A Brazilian man has sued the Japanese government after sustaining injuries in October last year while being forcibly restrained at an immigration facility in Tokyo, people familiar with the matter said Monday.

Andre Kussunoki, 33, filed a lawsuit with the Tokyo District Court, claiming the physical restraint used by immigration officials was unnecessary and amounted to assault. He is demanding that the state pay 5 million yen ($46,000) in damages.

Kussunoki says he still suffers from pain and cannot raise his arm. He sustained injuries to his shoulder when he was restrained by several officials after refusing to follow an order at the Tokyo Regional Immigration Bureau, the sources said.
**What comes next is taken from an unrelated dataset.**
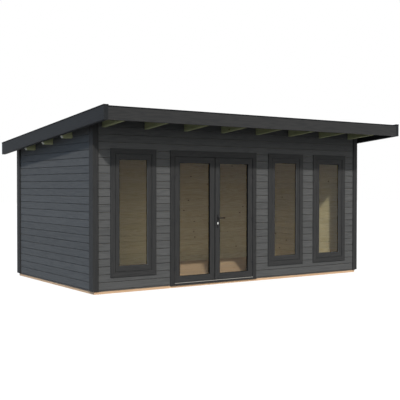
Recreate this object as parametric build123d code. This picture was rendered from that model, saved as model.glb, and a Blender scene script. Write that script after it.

The bureau detains foreigners who have received deportation orders.

In recent years, several other detainees have sustained injuries while being physically restrained at immigration facilities in the country.

A Kurdish man injured his neck in May last year at the Tokyo immigration bureau, and a Turkish man broke his right arm in July 2017 at the Osaka Regional Immigration Bureau.

According to internal documents from the immigration bureau, obtained by Kyodo News, immigration authorities tried to transfer Kussunoki to an immigration center in Ushiku, Ibaraki Prefecture, on Oct. 9, 2018, but he resisted the transfer order by locking himself in the toilet.

Six immigration officials had to forcibly remove him from the toilet, taking him down on his stomach and handcuffing him behind his back.

Kussunoki, with bleeding fingers, complained of pain in his left shoulder, according to the documents.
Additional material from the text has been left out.